Bailarina, professora e coreógrafa de renome nacional e internacional possui actualmente 40 anos de carreira e um vastíssimo currículo. Desde o Ballet Gulbenkian, onde foi bailarina e coreografada por nomes como Lar Lubovitch, Louis Falco, Christopher Bruce, Jirí Kylián, Hans Van Manen, Alvin Nikolais e Karine Saporta, e posteriormente também coreógrafa, até à criação da sua própria companhia (que celebra este ano 20 anos), e não esquecendo as várias companhias de ballet mundiais, os inúmeros solos e peças que coreografou e/ou participou.

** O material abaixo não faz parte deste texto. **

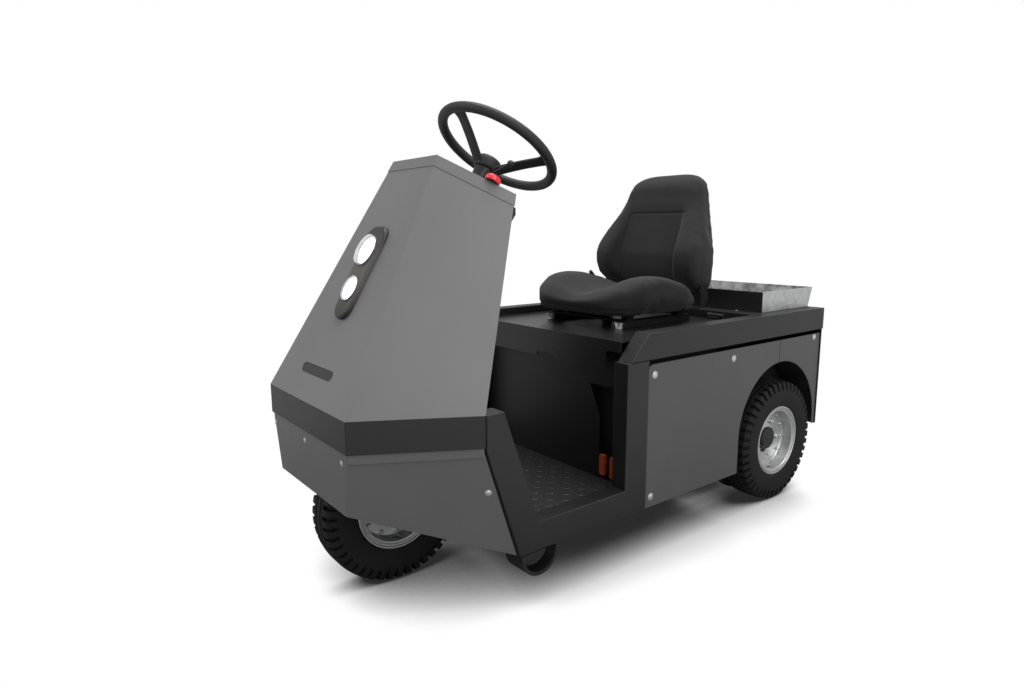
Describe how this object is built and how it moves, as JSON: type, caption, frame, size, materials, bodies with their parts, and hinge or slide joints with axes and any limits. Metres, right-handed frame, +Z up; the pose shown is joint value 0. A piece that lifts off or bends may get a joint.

Olga Roriz é uma das nossas 3 Marias da actualidade pela defesa do belo, do sensual, do feminismo. Porque tal como as autoras do livro: escreve. Mas fá-lo com o seu corpo e os corpos dos seus bailarinos, transformando a dança em palavras. Tal qual Maria Teresa Horta, Maria Isabel Barreno e Maria Velho da Costa e através de fortes dramaturgias procura constantemente atravessar muros e fronteiras e transmitir os sentimentos e sensações. Na sua dança abstracta, expressiva, intemporal, diversificada e poética, é a artista que imagina e ao mesmo tempo a pessoa que executa a arte que idealizou. Nunca sabemos se a página seguinte que “escreve” é semelhante à anterior ou se será mais uma inovação, tal como se verifica nas “novas cartas portuguesas”, em que cada folha possui uma nova estrutura, forma e descoberta.
CAPICUA
A portuense Ana Matos Fernandes, socióloga doutorada em Barcelona, faz-se mc militante em 2004. Após várias colaborações com outros artistas, viria a lançar, em 2012, o primeiro álbum em nome próprio, com selo Optimus Discos, conseguindo atingir novos públicos, surpreender a crítica – ou não fosse uma voz portuguesa, portuense, feminina no hip hop – e alcançar lugares cimeiros nos tops nacionais. Conta já com uma longa lista de colaborações, conferências, projetos sociais e workshops.
Inúmeros são os elogios tecidos à autora de Medusa e Sereia Louca (ou serei a louca), temas de carácter claramente revolucionário e vanguardista. “Acima de tudo, Capicua tem uma voz que é indiscutivelmente sua e fala mais alto do que todas as quotas de sexo ou idade.” (Lia Pereira, Expresso).
Capicua honra a sua língua pela precisão da rima, prima pela versatilidade dos ritmos, não descurando a evidente emoção dos temas que toca, usando a sua arte como instrumento de intervenção social, de emancipação, de luta feminista. De uma energia vital inigualável, não aceitará nunca que lhe digam “que antes muda que rouca”.
ANA LUÍSA AMARAL
Ao lermos as Novas Cartas Portuguesas percebemos que, além de um hino de liberdade sentimental e sexual da mulher, é uma busca intensa pela igualdade de género.
Hoje, em pleno século XXI, o conceito das “três marias” cresceu e modificou-se, resultado de 41 anos de liberdade. Contudo, a análise da sua génese continua a ser um pilar basilar nos dias que correm. Neste momento, e atendendo a essas necessidades, existe um projeto internacional denominado “Novas Cartas Portuguesas, 40 anos depois” que envolve 13 equipas em mais de 15 países espalhados por todo o mundo. A coordenar esta vasta equipa encontra-se a poetisa portuguesa Ana Luísa Amaral, sendo esta uma das nossas eleitas.
Aos 59 anos é considerada um dos maiores nomes da poesia portuguesa, e aclamada a nível internacional, para além de figura de destaque no meio académico. Com uma tese de doutoramento debruçada na poesia de Emily Dickinson tornou-se professora associada da Faculdade de Letras da Universidade do Porto, onde investigou e lecionou nas áreas de Estudos Feministas, Estudos Queer e Poéticas Comparadas. No âmbito dessas pesquisas foi autora (em 2010) de uma versão anotada da obra de Maria Teresa Horta, Maria Velho da Costa e Maria Isabel Barreno.
Ana Luísa não se baseou apenas num ativismo/abordagem apenas e só académicos. Nas eleições autárquicas de 2013 encabeçou, pelo Bloco de Esquerda, uma candidatura à Assembleia Municipal da Câmara do Porto. Como referiu numa entrevista anterior ao JUP em que citava Sérgio Godinho “(..) estejamos suportados nos cinco pilares de “A paz, o pão, habitação, saúde, educação!” em que assenta uma sociedade de paz.”. O seu mote é a igualdade na dignidade para todos os cidadãos, quer sejam ricos ou pobres; de direita ou de esquerda; ateus ou religiosos; homens, mulheres ou intersexuais.